There’s a semi-renowned Twitter account called Horse ebooks, which perfectly characterized this double-sided sense of motion: “Everything happens so much.”

The fact of the matter is that students fill their days with social media gazing, classes, and extracurricular activities that each conspire into a huge, whirling frenzy of experience. It can hardly be worked through, much less understood. Add to this the emotional flux that’s inherent to living on your own, and students seem almost destined to spin out of control.

What’s the antidote, then, to such mania, such feverous and perpetual rushing of, well, everything?

A short Nirvana lyric helps, in part, to explain the cure: “Love you so much, makes me sick.”

While it’s rather simple, this line illustrates the student love of today, the kind of love that has survived and persevered: love as paralysis and pause. Love that stops the frantic rush of things, the “everything” that happens all the time. Love like a towering inferno that ignites coincidence, circumstance, and sets the rigidity of time ablaze. Love that envelops you, cocoons you, and withdraws you. Love the enormous electric plane of energy that mercifully zaps our sense of competition. Love as paralysis, love as pause.
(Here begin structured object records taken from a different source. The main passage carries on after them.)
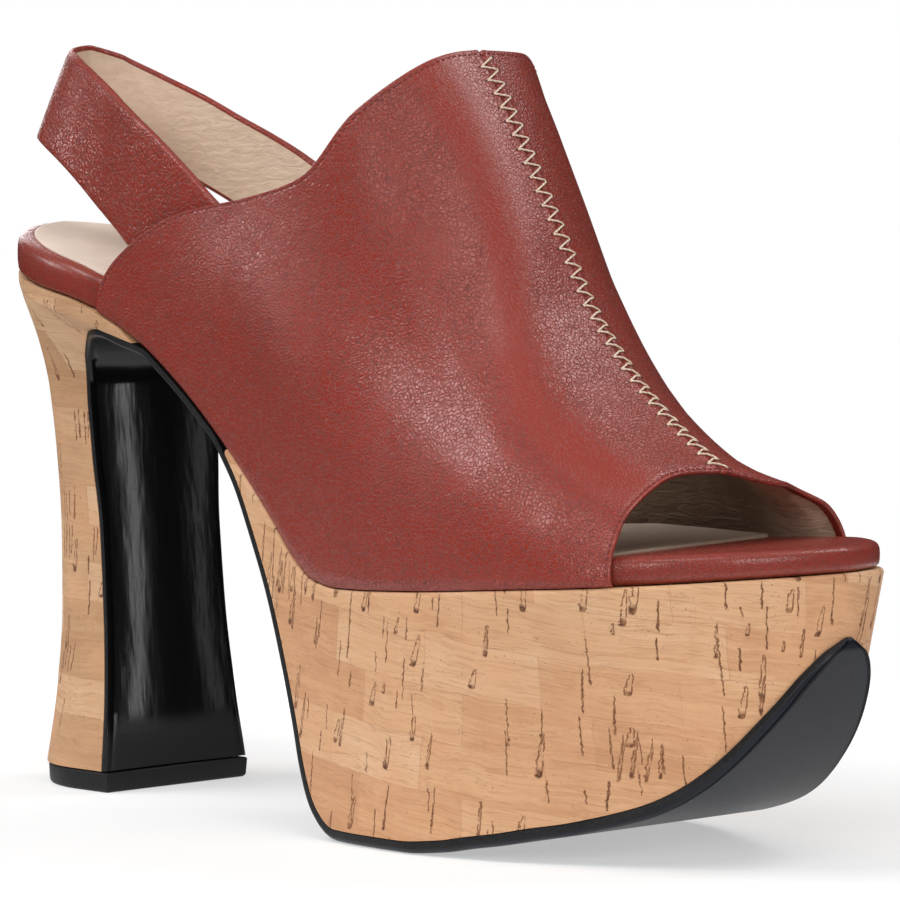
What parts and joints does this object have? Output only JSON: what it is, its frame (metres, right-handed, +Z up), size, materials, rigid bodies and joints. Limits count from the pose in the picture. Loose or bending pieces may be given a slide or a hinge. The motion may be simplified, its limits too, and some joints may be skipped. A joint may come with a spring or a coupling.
{
  "type": "platform slingback shoe",
  "caption": "Right open-toe platform shoe with a leather vamp, a sling strap, a cork-covered platform and high heel, and a black sole that runs from toe to heel.",
  "frame": {"origin": "middle of the shoe's box in plan, on the floor", "axes": "+X to the toe, +Y to the inner side of the foot, +Z up"},
  "size_m": [0.2246, 0.083, 0.158],
  "materials": {
    "tan_leather": "smooth grain, satin",
    "strap_leather": "grained, satin",
    "insole_leather": "smooth grain, satin",
    "platform_cork": "cork sheet, matte",
    "heel_cork": "cork sheet, matte",
    "black_sole": "black, glossy on the heel's front",
    "black_top_piece": "black, matte"
  },
  "bodies": {
    "root": {"outsole": "black_sole", "platform": "platform_cork", "heel": "heel_cork", "top_piece": "black_top_piece", "insole": "insole_leather", "sling_strap": "strap_leather", "upper": "tan_leather"}
  },
  "joints": []
}
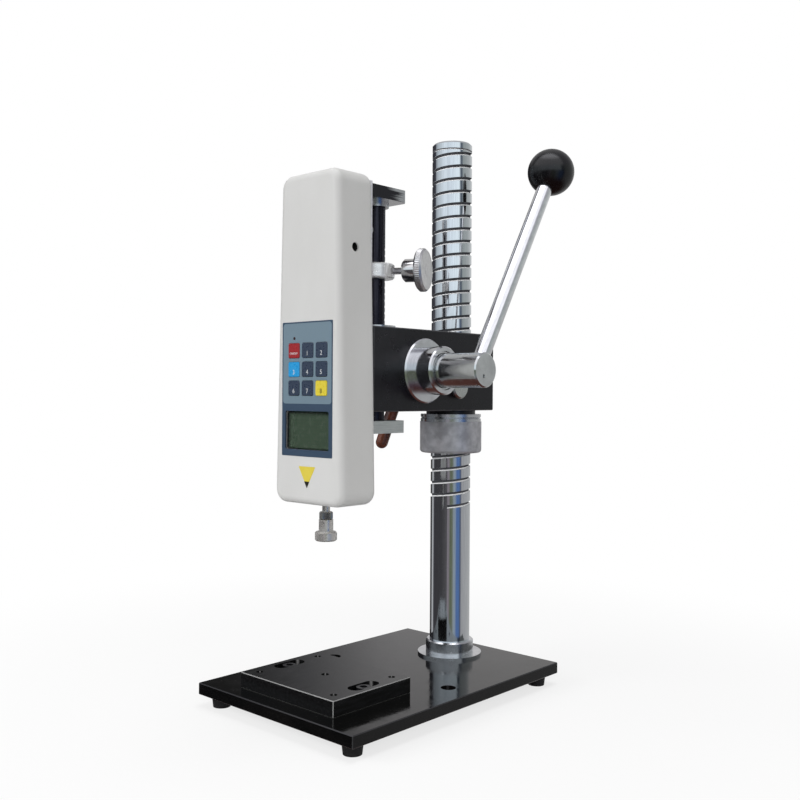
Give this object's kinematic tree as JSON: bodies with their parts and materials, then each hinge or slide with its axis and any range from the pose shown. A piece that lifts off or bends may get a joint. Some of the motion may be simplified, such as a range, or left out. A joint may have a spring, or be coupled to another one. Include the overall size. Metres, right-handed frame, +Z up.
{
  "type": "force gauge test stand",
  "caption": "Lever operated bench stand with a tapered digital force gauge on a rack driven ram, a grooved round column, a height nut and a black base plate with a small sample table.",
  "frame": {"origin": "on the bench, in the middle of the four rubber feet, right below the middle of the base plate; its two bench fixing holes are 3 mm further back", "axes": "+X to the lever's side, +Y back to the column, +Z up"},
  "size_m": [0.1726, 0.2355, 0.428],
  "materials": {
    "base_black": "gloss",
    "table_black": "satin",
    "foot_rubber": "matte",
    "column_chrome": "polished",
    "ring_chrome": "polished",
    "steel": "satin",
    "dark_steel": "satin",
    "nut_grey": "satin",
    "head_black": "satin",
    "bush_steel": "polished",
    "clamp_black": "satin",
    "handle_brown": "gloss",
    "housing_chrome": "polished",
    "lever_chrome": "polished",
    "ball_black": "gloss",
    "bar_black": "satin",
    "arm_steel": "polished",
    "arm_grey": "matte",
    "plate_steel": "polished",
    "case_white": "matte",
    "panel_blue": "satin",
    "key_red": "satin",
    "key_slate": "satin",
    "key_sky": "satin",
    "key_yellow": "satin",
    "window_clear": "gloss",
    "display_green": "satin",
    "board_green": "satin",
    "battery_blue": "satin",
    "cell_aluminium": "satin",
    "jack_black": "matte",
    "stop_steel": "polished",
    "thumb_grey": "satin",
    "probe_steel": "satin"
  },
  "bodies": {
    "stand": {"base_plate": "base_black", "rubber_feet": "foot_rubber", "foot_screws": "steel", "table_screws": "dark_steel", "column": "column_chrome", "column_ring": "ring_chrome", "column_screw": "steel"},
    "table": {"sample_table": "table_black"},
    "carriage": {"thrust_washer": "dark_steel"},
    "nut": {"height_nut": "nut_grey", "nut_ring": "ring_chrome"},
    "head": {"head_block": "head_black", "guide_bushes": "bush_steel", "clamp_cotters": "steel", "clamp_stud": "steel", "lever_housing": "housing_chrome"},
    "clamp": {"clamp_lever": "clamp_black", "clamp_handle": "handle_brown"},
    "lever": {"pinion": "steel", "lever_hub": "lever_chrome", "lever_rod": "lever_chrome", "ball_knob": "ball_black"},
    "ram": {"rack_bar": "bar_black", "lock_ring": "steel", "upper_arm": "arm_steel", "lower_arm": "arm_grey", "bar_screws": "steel", "gauge_plate": "plate_steel", "plate_screws": "steel", "gauge_screws": "steel", "front_case": "case_white", "back_cover": "case_white", "keypad_panel": "panel_blue", "display_window": "window_clear", "display_module": "display_green", "circuit_board": "board_green", "battery_pack": "battery_blue", "load_cell": "cell_aluminium", "charger_jack": "jack_black"},
    "stop": {"stop_collar": "stop_steel"},
    "thumb": {"thumb_screw": "thumb_grey"},
    "probe": {"measuring_shaft": "probe_steel", "compression_foot": "probe_steel"},
    "probe_nut": {"lock_nut": "probe_steel"},
    "key_1": {"key_1": "key_red"},
    "key_2": {"key_2": "key_slate"},
    "key_3": {"key_3": "key_slate"},
    "key_4": {"key_4": "key_sky"},
    "key_5": {"key_5": "key_slate"},
    "key_6": {"key_6": "key_slate"},
    "key_7": {"key_7": "key_slate"},
    "key_8": {"key_8": "key_slate"},
    "key_9": {"key_9": "key_yellow"}
  },
  "joints": [
    {"name": "table_slide", "type": "slide", "parent": "stand", "child": "table", "axis": [0, 1, 0], "range_m": [-0.0075, 0.0075]},
    {"name": "head_height", "type": "slide", "parent": "stand", "child": "carriage", "axis": [0, 0, 1], "range_m": [-0.0371, 0.1501]},
    {"name": "nut_turn", "type": "hinge", "parent": "carriage", "child": "nut", "pos_m": [0, 0.0756, 0], "axis": [0, 0, 1], "range_deg": [-1332, 5400]},
    {"name": "head_swivel", "type": "hinge", "parent": "carriage", "child": "head", "pos_m": [0, 0.0756, 0], "axis": [0, 0, 1], "continuous": true},
    {"name": "clamp_turn", "type": "hinge", "parent": "head", "child": "clamp", "pos_m": [0, 0.052, 0.232], "axis": [1, 0, 0], "range_deg": [-50, 60]},
    {"name": "ram_slide", "type": "slide", "parent": "head", "child": "ram", "axis": [0, 0, 1], "range_m": [-0.0333, 0.006]},
    {"name": "lever_turn", "type": "hinge", "parent": "head", "child": "lever", "pos_m": [0, 0.0115, 0.2435], "axis": [1, 0, 0], "range_deg": [-17.08, 94.32]},
    {"name": "stop_slide", "type": "slide", "parent": "ram", "child": "stop", "axis": [0, 0, 1], "range_m": [0, 0.038]},
    {"name": "thumb_turn", "type": "hinge", "parent": "stop", "child": "thumb", "pos_m": [0, -0.0145, 0.3167], "axis": [0.9135, 0.4067, 0], "range_deg": [0, 720]},
    {"name": "probe_give", "type": "slide", "parent": "ram", "child": "probe", "axis": [0, 0, 1], "range_m": [-0.0003, 0.0003], "stiffness_N_per_m": 20000},
    {"name": "probe_nut_turn", "type": "hinge", "parent": "probe", "child": "probe_nut", "pos_m": [0, -0.062, 0.14], "axis": [0, 0, 1], "range_deg": [0, 360]},
    {"name": "key_1_press", "type": "slide", "parent": "ram", "child": "key_1", "axis": [0, 1, 0], "range_m": [0, 0.0004], "stiffness_N_per_m": 400},
    {"name": "key_2_press", "type": "slide", "parent": "ram", "child": "key_2", "axis": [0, 1, 0], "range_m": [0, 0.0004], "stiffness_N_per_m": 400},
    {"name": "key_3_press", "type": "slide", "parent": "ram", "child": "key_3", "axis": [0, 1, 0], "range_m": [0, 0.0004], "stiffness_N_per_m": 400},
    {"name": "key_4_press", "type": "slide", "parent": "ram", "child": "key_4", "axis": [0, 1, 0], "range_m": [0, 0.0004], "stiffness_N_per_m": 400},
    {"name": "key_5_press", "type": "slide", "parent": "ram", "child": "key_5", "axis": [0, 1, 0], "range_m": [0, 0.0004], "stiffness_N_per_m": 400},
    {"name": "key_6_press", "type": "slide", "parent": "ram", "child": "key_6", "axis": [0, 1, 0], "range_m": [0, 0.0004], "stiffness_N_per_m": 400},
    {"name": "key_7_press", "type": "slide", "parent": "ram", "child": "key_7", "axis": [0, 1, 0], "range_m": [0, 0.0004], "stiffness_N_per_m": 400},
    {"name": "key_8_press", "type": "slide", "parent": "ram", "child": "key_8", "axis": [0, 1, 0], "range_m": [0, 0.0004], "stiffness_N_per_m": 400},
    {"name": "key_9_press", "type": "slide", "parent": "ram", "child": "key_9", "axis": [0, 1, 0], "range_m": [0, 0.0004], "stiffness_N_per_m": 400}
  ],
  "couplings": [
    {"joint": "nut_turn", "follows": "head_height", "rad_per_m": 628.32},
    {"joint": "lever_turn", "follows": "ram_slide", "rad_per_m": -49.383}
  ]
}
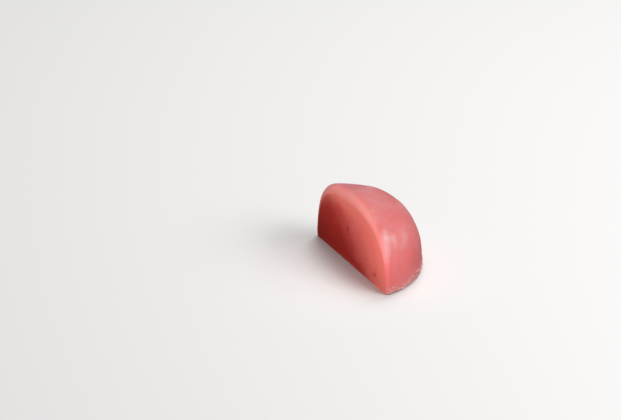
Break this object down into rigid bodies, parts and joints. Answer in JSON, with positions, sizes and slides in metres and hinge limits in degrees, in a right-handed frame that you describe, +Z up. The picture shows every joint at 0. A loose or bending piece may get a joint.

The bus ride back from the Detroit nightclub was quiet. People were asleep, and those who couldn’t sleep spoke softly of the impassioned hours to come. My date was resting her head on my shoulder.

“I really loved tonight,” she said.

“What was your favorite part?” I asked.

“When you tried to dance like a robot,” she replied, laughing a little, “and then a lawnmower, a sprinkler, a tiger, and God only knows what else.”

“A dentist.”

“Right, I forgot about that one. Who even knew that was possible?”

When we got back to our dorm, we went and sat in the hallway lounge for a while. She was tired but flirty, and I couldn’t pull myself away from her. It wasn’t long before our deliriousness caught up with us, as we exchanged one senseless joke after the other. By the time my brain stopped forming coherent sentences, she was keeled over in laughter.

Then it hit me.

Her bright, smiling face, blissfully contorted and half tear-stricken, seemed like the most beautiful thing in the world. I felt helpless, I couldn’t move. Through a sea of emotion I lost my sense of time and worry, while the moment bore in its booming generosity the gift of pure, decontextualized joy. I resigned everything to her, all of it completely to her.

“I love you,” I heard myself say.

She stopped laughing and adjusted her posture, the corners of her mouth curling upward as she looked at me for what felt like several minutes.

“I love you too,” she answered finally, and leapt across the lounge chairs to claim her kiss.

“Is there a way to make tonight last just a little longer?” she continued.

“No,” I said. “But it’s worth every try, isn’t it?”